By Thomson Reuters May 4, 2026 | 9:03 PM

By Marleen Kaesebier

BASEL, Switzerland, May 5 (Reuters) – Switzerland’s biotech industry shifted toward private financing in 2025 as funding from capital markets remained difficult to obtain ​and pharmaceutical companies sought out collaborative deals with ‌biotech firms, a report on the sector showed on Tuesday.

While total funding for the sector increased 2.1% to 2.6 billion Swiss francs ($3.32 billion), the amount for privately funded companies rose 38% from ‌2024, ​accounting for nearly half of all ⁠funding last year, the ⁠Swiss Biotech Report 2026 found.

Pharmaceutical companies are increasingly opting for R&D collaborations, licensing agreements or other arrangements that include funding for their biotech partners, the report said.

This ​trend is expected to continue, while more traditional acquisition activity has been slow, Michael Altorfer, chief executive of ⁠the Swiss Biotech Association, said ⁠in a presentation.

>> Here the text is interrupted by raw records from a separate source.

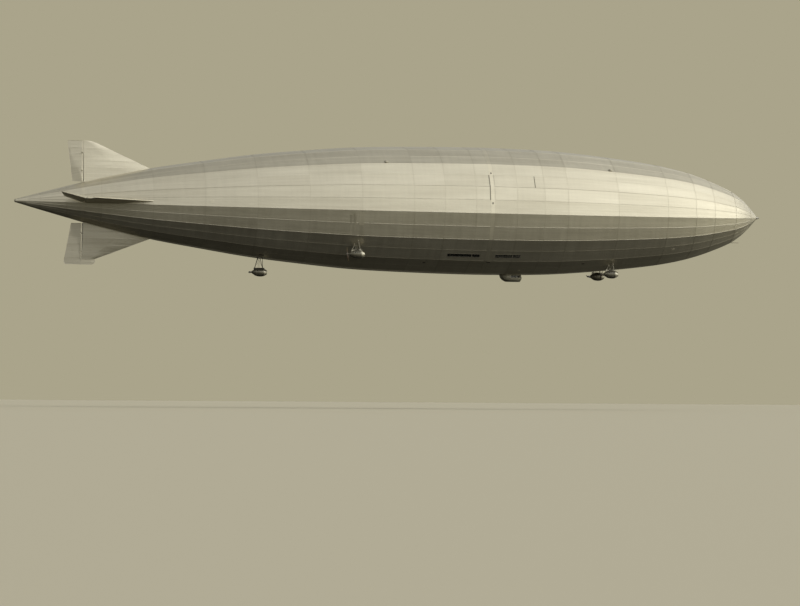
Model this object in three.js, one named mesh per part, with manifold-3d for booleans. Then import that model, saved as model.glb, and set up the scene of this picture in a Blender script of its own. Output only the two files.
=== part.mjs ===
// A large rigid passenger airship of about 1930, as a 1:10 scale model.
// Millimetres. +X is forward, +Y to port and +Z up; the origin is on the hull's axis at mid-length.
import * as THREE from 'three';
import { mergeVertices } from 'three/addons/utils/BufferGeometryUtils.js';
import Module from 'manifold-3d';

const wasm = await Module();
wasm.setup();

// Driving dimensions of the hull
const HULL_SIDES = 15;
const RIDGE_RADIUS = 0.985;
const HULL_WALL = 10;
const SEAT_GAP = 0.3;
const RUNNING_GAP = 6;

// The hull's main frames: x along the axis, and radius at the main longitudinals
const FRAMES = [
  { x: -11840, radius: 42 },
  { x: -11090, radius: 256 },
  { x: -10300, radius: 473 },
  { x: -9280, radius: 745 },
  { x: -7750, radius: 1085 },
  { x: -6210, radius: 1345 },
  { x: -4660, radius: 1585 },
  { x: -3090, radius: 1759 },
  { x: -1510, radius: 1900 },
  { x: 90, radius: 1966 },
  { x: 2020, radius: 2006 },
  { x: 3320, radius: 2005 },
  { x: 4960, radius: 1960 },
  { x: 6620, radius: 1823 },
  { x: 8290, radius: 1621 },
  { x: 9280, radius: 1423 },
  { x: 9970, radius: 1207 },
  { x: 10790, radius: 866 },
  { x: 11080, radius: 682 },
  { x: 11290, radius: 518 },
  { x: 11460, radius: 356 },
  { x: 11600, radius: 212 },
  { x: 11715, radius: 90 },
];

// The hull's sections, from the tail: where each starts and ends, and how many bays it is drawn with
const SECTIONS = [
  { name: 'tail_cone', from: -11840, to: -10300, bays: 3 },
  { name: 'hull_stern', from: -10300, to: -7750, bays: 5 },
  { name: 'hull_aft', from: -7750, to: -3090, bays: 7 },
  { name: 'hull_midship', from: -3090, to: 1050, bays: 6 },
  { name: 'hull_passenger', from: 1050, to: 4200, bays: 4 },
  { name: 'hull_forward', from: 4200, to: 8290, bays: 7 },
  { name: 'hull_bow', from: 8290, to: 10790, bays: 6 },
  { name: 'hull_nose', from: 10790, to: 11460, bays: 3 },
  { name: 'nose_cap', from: 11460, to: 11715, bays: 4 },
];

// Materials
const finish = (color, roughness, metalness) => new THREE.MeshStandardMaterial({ color, roughness, metalness });
const SILVER_COVER = finish(0xb9b29a, 0.5, 0.3);
const SILVER_FIN = finish(0xb4ad95, 0.55, 0.3);
const CAR_METAL = finish(0xa8a28c, 0.45, 0.5);
const STRUT_METAL = finish(0x6b6555, 0.5, 0.6);
const ENGINE_IRON = finish(0x3c3a36, 0.6, 0.7);
const PROPELLER_WOOD = finish(0x5b4128, 0.45, 0.0);
const WINDOW_GLASS = finish(0x2b2a24, 0.1, 0.0);
const CONE_STEEL = finish(0x77736a, 0.35, 0.9);

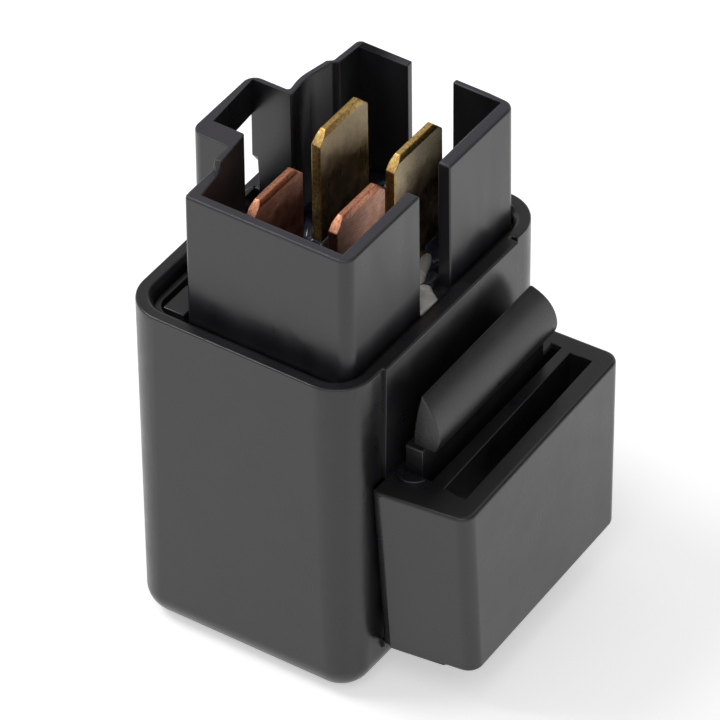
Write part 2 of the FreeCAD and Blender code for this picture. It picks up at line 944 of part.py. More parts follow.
def lead_wire(points, radius, bend):
    # Round wire along a path of straight runs joined by tangent arcs
    path = [Vector(*point) for point in points]
    edges = []
    start = path[0]
    for index in range(1, len(path) - 1):
        here = path[index]
        before = (path[index - 1] - here).normalize()
        after = (path[index + 1] - here).normalize()
        half_angle = before.getAngle(after) / 2
        reach = bend / math.tan(half_angle)
        centre = here + (before + after).normalize() * (bend / math.sin(half_angle))
        middle = centre + (here - centre).normalize() * bend
        edges.append(Part.LineSegment(start, here + before * reach).toShape())
        edges.append(Part.Arc(here + before * reach, middle, here + after * reach).toShape())
        start = here + after * reach
    edges.append(Part.LineSegment(start, path[-1]).toShape())
    direction = path[1] - path[0]
    section = Part.Wire([Part.makeCircle(radius, path[0], direction)])
    return Part.Wire(edges).makePipeShell([section], True, False)


def coil_lead(row, start, side):
    # Wire from the tail of a coil blade, out past the yoke and down to the winding
    middle = start + blade_width / 2
    level = plug_base - tail_reach / 2
    face = row + side * blade_thickness / 2
    across = side * (bobbin_radius + lead_side_gap + lead_radius)
    low = yoke_under - lead_drop
    touch = winding_radius + tape_thickness
    return lead_wire([
        (face, middle, level),
        (across, middle, level),
        (across, coil_place, level - frame_gap / 2 - lead_bend),
        (across, coil_place, low),
        (side * touch, coil_place, low),
    ], lead_radius, lead_bend / 2)


def resistor_axis():
    middle = coil_right_start + blade_width / 2
    left_middle = coil_left_start + blade_width / 2
    return (middle + left_middle) / 2, plug_base - tail_reach / 2 - resistor_drop


def resistor_body():
    y, z = resistor_axis()
    left = blade_row_left + blade_thickness / 2
    right = blade_row_right - blade_thickness / 2
    start = (left + right - resistor_length) / 2
    body = Part.makeCylinder(resistor_radius, resistor_length, Vector(start, y, z), Vector(1, 0, 0))
    return body.makeFillet(resistor_round, body.Edges)


def resistor_leads():
    y, z = resistor_axis()
    left = blade_row_left + blade_thickness / 2
    right = blade_row_right - blade_thickness / 2
    run = (right - left - resistor_length) / 2
    wires = []
    for start in (left, right - run):
        wires.append(Part.makeCylinder(resistor_lead_radius, run, Vector(start, y, z), Vector(1, 0, 0)))
    return Part.makeCompound(wires)


def rivet_places():
    # Two rivets that hold the contact leaf under the armature
    end = leg_inner + armature_reach - rivet_end_margin
    return [end - rivet_spacing, end]


def armature():
    half = armature_width / 2
    tail_half = armature_tail_width / 2
    end = leg_inner + armature_reach
    corners = [
        (-tail_half, leg_inner - tail_length, armature_tail_corner),
        (tail_half, leg_inner - tail_length, armature_tail_corner),
        (tail_half, leg_outer, 0),
        (half, leg_outer, 0),
        (half, end, armature_corner),
        (-half, end, armature_corner),
        (-half, leg_outer, 0),
        (-tail_half, leg_outer, 0),
    ]
    plate = prism(corners, armature_under, armature_top)
    for y in rivet_places():
        plate = plate.cut(cylinder(rivet_radius, armature_under - spare, armature_top + spare, 0, y))
    return plate


def contact_spring():
    near = rivet_places()[0] - leaf_rivet_margin
    plan = rectangle(leaf_width, leaf_end - near, leaf_corner, 0, (near + leaf_end) / 2)
    leaf = prism(plan, leaf_under, armature_under)
    for y in rivet_places() + [contact_place]:
        leaf = leaf.cut(cylinder(rivet_radius, leaf_under - spare, armature_under + spare, 0, y))
    return leaf


def armature_rivets():
    rivets = []
    for y in rivet_places():
        shank = cylinder(rivet_radius, leaf_under, armature_top, 0, y)
        head = cylinder(rivet_head_radius, leaf_under - rivet_head_height, leaf_under, 0, y)
        rivets.append(shank.fuse(head).removeSplitter())
    return Part.makeCompound(rivets)


def moving_contact():
    face = cylinder(contact_radius, armature_under, moving_contact_top, 0, contact_place)
    face = face.makeChamfer(contact_chamfer, flat_edges(face, moving_contact_top))
    shank = cylinder(rivet_radius, leaf_under, armature_under, 0, contact_place)
    closed = cylinder(rivet_head_radius, leaf_under - rivet_head_height, leaf_under, 0, contact_place)
    return face.fuse(shank).fuse(closed).removeSplitter()


def return_spring():
    # Coil spring that pulls the tail of the armature up towards the tab of the yoke
    margin = spring_wire / 2
    height = spring_length - 2 * margin
    pitch = height / spring_turns
    helix = Part.makeHelix(pitch, height, spring_radius - margin)
    section = []
    for index in range(spring_wire_sides):
        angle = 2 * math.pi * index / spring_wire_sides
        section.append(Vector(spring_radius - margin + margin * math.cos(angle), 0, margin * math.sin(angle)))
    wire = Part.makePolygon(section + section[:1])
    coil = Part.Wire(helix).makePipeShell([wire], True, True)
    coil.translate(Vector(0, spring_place, armature_top + margin))
    return coil


def sealing_resin():
    fill = prism(shroud_inner(), flange_top, resin_top)
    half = blade_thickness / 2
    for row, start in coil_blades() + ((blade_row_left, common_start), (blade_row_right, switched_start)):
        fill = fill.cut(block(row - half, row + half, start, start + blade_width,
                              flange_top - spare, resin_top + spare))
    return fill


pieces = {
    "rubber_boot": rubber_boot(),
    "relay_case": relay_case(),
    "terminal_base": terminal_base(),
    "sealing_resin": sealing_resin(),
    "coil_terminal_left": coil_terminal(blade_row_left, coil_left_start, coil_left_top),
    "coil_terminal_right": coil_terminal(blade_row_right, coil_right_start, coil_right_top),
    "common_terminal": common_terminal(),
    "switched_terminal": switched_terminal(),
    "common_rivet": common_rivet(),
    "fixed_contact": fixed_contact(),
    "yoke": yoke(),
    "iron_core": iron_core(),
    "coil_bobbin": coil_bobbin(),
    "coil_winding": coil_winding(),
    "winding_tape": winding_tape(),
    "coil_lead_left": coil_lead(blade_row_left, coil_left_start, -1),
    "coil_lead_right": coil_lead(blade_row_right, coil_right_start, 1),
    "resistor_body": resistor_body(),
    "resistor_leads": resistor_leads(),
    "return_spring": return_spring(),
    "armature": armature(),
    "contact_spring": contact_spring(),
    "armature_rivets": armature_rivets(),
    "moving_contact": moving_contact(),
}

for name, shape in pieces.items():
    shape.exportStep("parts/" + name + ".step")
    print(name, len(shape.Solids), "solids", round(shape.Volume, 2), "mm3", shape.isValid())
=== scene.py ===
import json
import math

import bmesh
import bpy
from mathutils import Matrix, Vector, noise
from mathutils.kdtree import KDTree

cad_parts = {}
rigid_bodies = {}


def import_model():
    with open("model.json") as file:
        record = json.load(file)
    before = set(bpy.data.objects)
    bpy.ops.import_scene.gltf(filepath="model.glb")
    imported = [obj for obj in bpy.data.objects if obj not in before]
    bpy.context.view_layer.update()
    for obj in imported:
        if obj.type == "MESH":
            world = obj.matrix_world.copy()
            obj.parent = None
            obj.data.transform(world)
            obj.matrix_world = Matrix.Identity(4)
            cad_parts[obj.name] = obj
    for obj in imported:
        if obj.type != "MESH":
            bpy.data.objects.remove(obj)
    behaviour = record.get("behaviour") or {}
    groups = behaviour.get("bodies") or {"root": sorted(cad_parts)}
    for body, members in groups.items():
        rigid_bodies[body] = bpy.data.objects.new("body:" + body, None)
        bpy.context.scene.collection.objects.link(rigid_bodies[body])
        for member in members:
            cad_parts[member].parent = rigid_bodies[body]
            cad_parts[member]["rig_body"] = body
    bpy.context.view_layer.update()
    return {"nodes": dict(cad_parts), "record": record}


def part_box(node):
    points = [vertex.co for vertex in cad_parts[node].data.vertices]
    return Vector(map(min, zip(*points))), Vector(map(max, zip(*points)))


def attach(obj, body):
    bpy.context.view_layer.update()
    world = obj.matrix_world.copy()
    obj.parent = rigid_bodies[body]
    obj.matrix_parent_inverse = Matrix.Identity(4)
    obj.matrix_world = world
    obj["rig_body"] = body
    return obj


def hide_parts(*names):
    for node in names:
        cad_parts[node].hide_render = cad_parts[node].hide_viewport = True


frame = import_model()        # the CAD nodes, which stay where they are

mm = 0.001               # sizes below are in millimetres, Blender's are in metres
nodes = frame["nodes"]
scene = bpy.context.scene
print("frame loaded,", len(nodes), "nodes")


def toLinear(hexColour):
    # sRGB hex to the linear colour that the shaders take
    channels = [int(hexColour[i:i + 2], 16) / 255 for i in (1, 3, 5)]
    linear = [c / 12.92 if c <= 0.04045 else ((c + 0.055) / 1.055) ** 2.4 for c in channels]
    return (*linear, 1)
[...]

“It’s a global trend that ​pharma companies are trying to de-risk these structures,” Frederik Schmachtenberg, ​EY partner and global life sciences lead for Financial ‌Accounting Advisory Services and co-author of the report, said in an interview.

Schmachtenberg said the overall capital markets environment remained challenging after the “sugar high” years of the COVID-19 era.

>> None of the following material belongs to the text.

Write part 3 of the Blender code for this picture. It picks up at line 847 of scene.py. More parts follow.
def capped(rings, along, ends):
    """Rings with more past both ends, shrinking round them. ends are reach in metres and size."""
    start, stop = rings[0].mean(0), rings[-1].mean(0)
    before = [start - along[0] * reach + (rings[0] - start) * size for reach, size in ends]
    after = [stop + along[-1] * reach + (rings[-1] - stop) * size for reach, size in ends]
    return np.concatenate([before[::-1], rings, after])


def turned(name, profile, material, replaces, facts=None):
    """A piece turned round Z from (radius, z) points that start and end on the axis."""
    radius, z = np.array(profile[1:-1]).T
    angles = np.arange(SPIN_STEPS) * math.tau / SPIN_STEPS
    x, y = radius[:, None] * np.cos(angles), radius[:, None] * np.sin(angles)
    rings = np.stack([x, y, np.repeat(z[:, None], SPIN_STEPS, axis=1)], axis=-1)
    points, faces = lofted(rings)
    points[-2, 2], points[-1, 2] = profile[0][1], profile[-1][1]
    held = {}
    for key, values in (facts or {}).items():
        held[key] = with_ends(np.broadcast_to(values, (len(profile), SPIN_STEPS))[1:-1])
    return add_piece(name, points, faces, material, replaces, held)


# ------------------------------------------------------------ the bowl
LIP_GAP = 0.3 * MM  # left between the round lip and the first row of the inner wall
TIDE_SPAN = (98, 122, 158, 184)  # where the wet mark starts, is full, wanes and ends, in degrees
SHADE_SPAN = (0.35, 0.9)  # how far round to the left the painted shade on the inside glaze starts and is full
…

Altorfer ⁠said in a statement that most investment was still coming from abroad.

Total revenue for the Swiss biotech sector rose to a ⁠record 7.5 ‌billion francs in 2025, driven by more ⁠companies moving into the commercial stage and ​by demand ‌for specialised contract manufacturing and development ​services, the ⁠report said.

Product approvals declined slightly in the United States, Europe and Switzerland, but this was partly offset by a rise in other key markets, including China and Canada, it added.